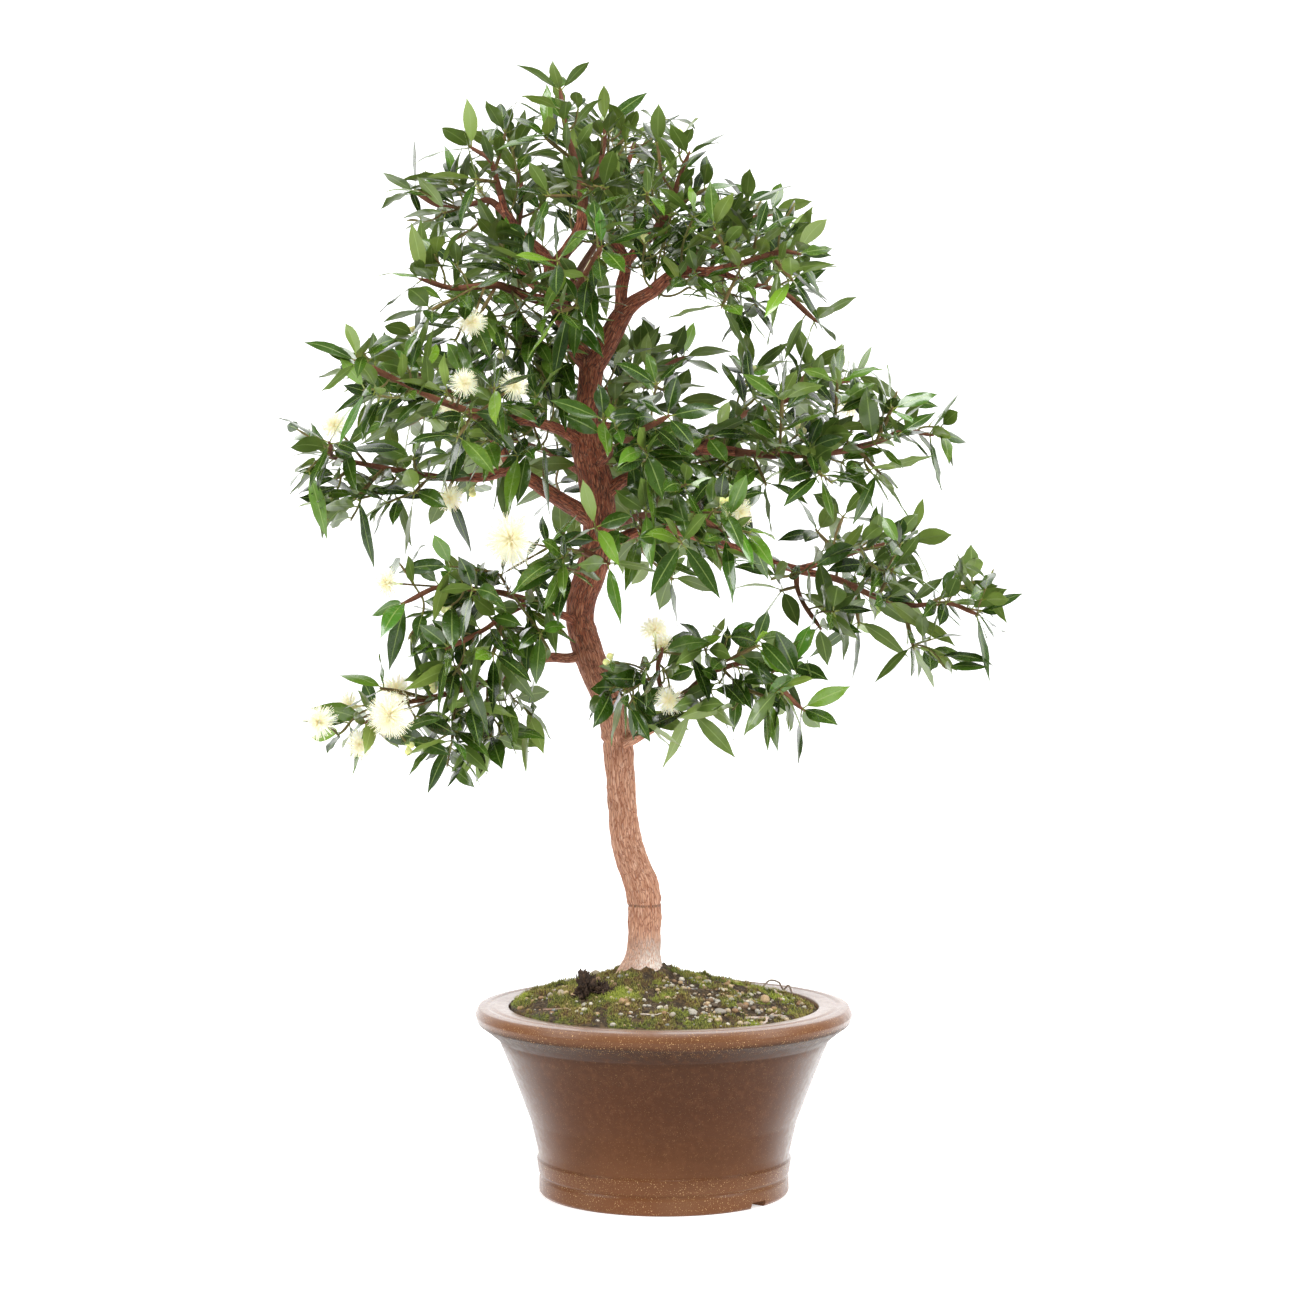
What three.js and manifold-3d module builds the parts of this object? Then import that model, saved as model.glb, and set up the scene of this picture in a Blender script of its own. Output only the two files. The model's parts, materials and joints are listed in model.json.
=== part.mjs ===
import * as THREE from "three";
import Module from "manifold-3d";

// Brush cherry bonsai in its round clay pot. Millimetres, +Z up, the front towards -Y.
// The pot's foot stands on z = 0 and its axis is x = y = 0.

// Pot
const potSides = 28;
const drainHoleRadius = 12;
const footRingInner = 96;
const footHeight = 8;
const floorTop = 20;
const rimOuter = 166.4;
const rimTop = 166;
const mouthRadius = 137;
const footNotch = { width: 17, height: 5.5, angles: [-42, 138] };

// Soil
const gap = 0.4;
const soilEdge = 161.5;
const moundRise = 31;
const moundCentre = [-12, 0];
const moundReach = 140;
const trunkSocketClearance = 0.5;

// Tree
const trunkSides = 10;
const buttGap = 0.3;
const shootRadius = 1.15;
const leafLength = 45;
const leafWidth = 15.5;
const leafThickness = 1.6;
const leafClearance = 4.4;
const stemClearance = 3.2;
const bloomClearance = 1.5;

const clayBrown = 0x76503a;
const soilBrown = 0x4a4028;
const barkBrown = 0x9a6244;
const leafGreens = [0x2f5a26, 0x3a6a2c, 0x274d22];
const bloomCream = 0xf3eed2;

// Half profile of the pot as [radius, height], closed on itself, from the foot ring outwards.
const potProfile = [
  [footRingInner, 0],
  [108.8, 0],
  [110.2, 3],
  [110, 14],
  [108.2, 16.5],
  [109.8, 19],
  [111.6, 31],
  [111, 37],
  [118, 65],
  [137, 115],
  [146, 137],
  [164, 151],
  [rimOuter, 158],
  [163.5, 165],
  [157, rimTop],
  [153.5, 164.8],
  [150, rimTop],
  [mouthRadius, 165],
  [134, 150],
  [98, 22],
  [drainHoleRadius, floorTop],
  [drainHoleRadius, footHeight],
  [footRingInner, footHeight],
];

// The inner wall of the pot, from the floor to the mouth, that the soil follows.
const innerWall = [
  [98, 22],
  [134, 150],
  [136.3, soilEdge],
];

// The centre line of each limb as [x, y, z, radius]. It starts inside the limb that it grows from.
const limbs = {
  trunk: [
    [-19, 0, 150, 21],
    [-19, 0, 178, 24.5],
    [-19, 0, 190, 24.5],
    [-19, 0, 197, 21],
    [-18, 1, 208, 17.5],
    [-17, 3, 228, 14.8],
    [-17, 6, 250, 14.6],
    [-20, 9, 269, 14.8],
    [-27, 10, 289, 14],
    [-34, 9, 311, 13],
    [-37, 5, 338, 12],
    [-39, 0, 369, 11.8],
    [-41, -4, 400, 12.3],
    [-49, -6, 434, 12],
    [-59, -5, 457, 12.6],
    [-67, -2, 479, 13],
    [-74, 3, 505, 12.2],
    [-72, 6, 525, 12.8],
    [-64, 8, 549, 13.5],
    [-58, 6, 576, 13.6],
    [-57, 2, 602, 14],
    [-60, -2, 629, 14.5],
    [-66, -4, 655, 13.5],
    [-68, -3, 681, 10],
    [-65, 0, 710, 10],
    [-63, 2, 733, 11],
  ],
  left_low: [
    [-69, -2, 475, 5.5],
    [-84, -8, 472, 4.4],
    [-100, -14, 473, 4],
    [-117, -24, 468, 3.6],
    [-132, -34, 460, 3.5],
    [-149, -42, 453, 3.2],
    [-174, -52, 447, 2.8],
    [-201, -60, 440, 2.4],
    [-231, -66, 435, 2],
  ],
  left_mid: [
    [-74, 0, 504, 4.6],
    [-89, -14, 510, 3.6],
    [-116, -42, 523, 3.2],
    [-137, -60, 530, 2.8],
    [-162, -78, 534, 2.4],
    [-186, -90, 537, 2],
  ],
  left_mid_low: [
    [-116, -42, 523, 3],
    [-136, -70, 512, 2.4],
    [-153, -86, 500, 2],
  ],
  front: [
    [-62, 2, 557, 4],
    [-65, -30, 562, 2.8],
    [-71, -62, 568, 2.2],
  ],
  left_main: [
    [-58, 0, 590, 9],
    [-76, 4, 602, 7.6],
    [-99, 8, 616, 6.6],
    [-118, 10, 629, 6],
    [-134, 10, 638, 5.6],
    [-158, 6, 631, 3.6],
    [-192, -5, 630, 3.2],
    [-226, -18, 635, 2.8],
    [-256, -28, 641, 2.3],
    [-282, -34, 646, 2],
  ],
  left_back: [
    [-134, 10, 638, 5],
    [-144, 25, 656, 4.2],
    [-161, 50, 677, 3.8],
    [-180, 75, 698, 3.4],
    [-200, 98, 714, 2.8],
    [-224, 115, 726, 2.2],
  ],
  left_front: [
    [-69, -4, 659, 6],
    [-87, -18, 670, 5],
    [-112, -42, 678, 4.4],
    [-141, -72, 681, 3.8],
    [-168, -100, 686, 3.2],
    [-193, -122, 695, 2.6],
    [-215, -138, 706, 2.2],
  ],
  left_fork: [
    [-63, 2, 727, 10],
    [-77, 4, 745, 8.4],
    [-86, 6, 765, 8.4],
    [-94, 8, 786, 8.8],
    [-98, 10, 805, 8],
    [-98, 10, 820, 7.4],
  ],
  left_high: [
    [-95, 6, 784, 5.5],
    [-119, -15, 788, 4.2],
    [-143, -32, 797, 3.4],
    [-163, -50, 794, 2.9],
    [-182, -62, 792, 2.4],
  ],
  crown_left: [
    [-98, 10, 816, 6],
    [-113, 18, 833, 5.2],
    [-130, 26, 849, 4.6],
    [-141, 32, 866, 4],
    [-154, 40, 877, 3],
    [-176, 50, 874, 2.4],
    [-198, 56, 873, 2],
  ],
  crown_left_up: [
    [-141, 32, 866, 3.6],
    [-146, 25, 887, 2.8],
    [-152, 18, 908, 2.2],
  ],
  crown_mid_left: [
    [-97, 8, 793, 5],
    [-117, 28, 803, 4],
    [-130, 46, 824, 3.6],
    [-132, 60, 847, 3.1],
    [-129, 72, 872, 2.6],
    [-129, 80, 897, 2.1],
  ],
  crown_mid: [
    [-98, 8, 814, 6.4],
    [-83, 0, 832, 5.6],
    [-73, -10, 848, 5.2],
    [-70, -18, 869, 4.5],
    [-74, -22, 890, 3.7],
    [-79, -24, 912, 2.7],
    [-84, -24, 927, 2.2],
  ],
  crown_front: [
    [-93, 4, 777, 5],
    [-78, -40, 789, 3.4],
    [-64, -90, 806, 2.4],
  ],
  right_fork: [
    [-63, 2, 727, 10],
    [-46, -12, 755, 9.4],
    [-38, -18, 770, 8.6],
    [-26, -26, 782, 6.4],
    [-10, -34, 791, 5.6],
    [5, -42, 803, 5],
    [24, -50, 806, 4.2],
    [45, -58, 807, 3.9],
    [67, -66, 812, 3.2],
    [87, -72, 819, 2.5],
    [103, -75, 822, 2],
  ],
  leader: [
    [-38, -18, 768, 6.4],
    [-37, -4, 796, 5.2],
    [-34, 8, 820, 5],
    [-45, 16, 839, 5.1],
    [-58, 26, 855, 4.9],
    [-64, 36, 873, 4.3],
    [-63, 42, 894, 3.4],
    [-56, 44, 915, 2.6],
    [-53, 45, 930, 2.2],
  ],
  right_up: [
    [-34, 6, 818, 4.6],
    [-21, -8, 832, 4],
    [-10, -20, 841, 3.6],
    [0, -30, 855, 3.1],
    [8, -38, 869, 2.6],
    [13, -44, 888, 2.1],
  ],
  crown_back: [
    [-58, 26, 855, 4],
    [-47, 62, 880, 3.3],
    [-38, 92, 903, 2.7],
    [-31, 112, 923, 2.2],
  ],
  crown_right_back: [
    [5, -42, 803, 4],
    [30, 0, 824, 3.4],
    [54, 42, 845, 2.8],
    [73, 74, 863, 2.2],
  ],
  right_fork_low: [
    [45, -58, 807, 3.2],
    [70, -52, 797, 2.6],
    [96, -46, 792, 2.1],
  ],
  right_thin: [
    [-65, 0, 699, 4],
    [-52, 28, 708, 2.9],
    [-32, 70, 718, 2.4],
    [-13, 105, 730, 2],
  ],
  centre_right: [
    [-61, -4, 639, 4.5],
    [-45, -42, 652, 3.2],
    [-26, -88, 665, 2.4],
  ],
  right_main: [
    [-58, 0, 611, 7],
    [-34, -8, 629, 5.4],
    [-14, -16, 636, 5],
    [3, -24, 648, 4.6],
    [24, -32, 653, 4.4],
    [55, -44, 653, 4],
    [85, -54, 649, 3.6],
    [117, -60, 649, 3.2],
    [151, -62, 652, 2.9],
    [182, -60, 660, 2.5],
    [209, -56, 670, 2.1],
  ],
  right_back: [
    [24, -32, 653, 4],
    [48, 20, 672, 3.4],
    [73, 62, 689, 3],
    [105, 92, 699, 2.6],
    [136, 112, 715, 2.1],
  ],
  right_front: [
    [-57, 2, 583, 5],
    [-33, -46, 593, 3.6],
    [-7, -86, 600, 3],
    [20, -114, 599, 2.3],
  ],
  right_mid: [
    [-60, 4, 565, 6],
    [-32, 14, 580, 4.6],
    [-8, 22, 586, 4.2],
    [32, 40, 578, 4],
    [75, 56, 564, 3.8],
    [119, 68, 549, 3.5],
    [157, 66, 540, 3.1],
    [191, 60, 524, 2.7],
    [222, 50, 517, 2.3],
    [254, 42, 519, 2],
  ],
  right_mid_up: [
    [119, 68, 549, 3.2],
    [149, 84, 556, 2.6],
    [179, 98, 566, 2.1],
  ],
  right_mid_down: [
    [119, 68, 549, 3],
    [119, 50, 533, 2.2],
    [123, 42, 522, 2],
  ],
  right_low: [
    [-41, -3, 393, 6],
    [-23, -20, 404, 4.4],
    [-5, -34, 416, 3.8],
    [10, -46, 432, 3.4],
    [26, -56, 450, 3.1],
    [41, -62, 463, 2.6],
    [64, -66, 470, 2.1],
  ],
  right_low_left: [
    [10, -46, 432, 2.8],
    [-2, -62, 445, 2.3],
    [-6, -76, 466, 2.1],
    [-2, -84, 482, 2],
  ],
  back_low: [
    [-59, 6, 569, 5],
    [-40, 60, 576, 3.4],
    [-17, 110, 589, 2.8],
    [4, 148, 601, 2.2],
  ],
  back_left: [
    [-59, 0, 616, 6],
    [-78, 58, 639, 4],
    [-107, 108, 656, 3.1],
    [-138, 148, 667, 2.4],
  ],
  back_right: [
    [-68, -3, 673, 5],
    [-48, 55, 677, 3.6],
    [-22, 105, 673, 2.9],
    [7, 148, 668, 2.2],
  ],
  back_crown: [
    [-95, 8, 788, 5],
    [-84, 52, 802, 3.8],
    [-71, 96, 829, 3],
    [-59, 130, 852, 2.3],
  ],
};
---
◆ To be done:
Each line in the material either holds the string "three" or does not. State how many do, and nothing else.

◆ Response:
2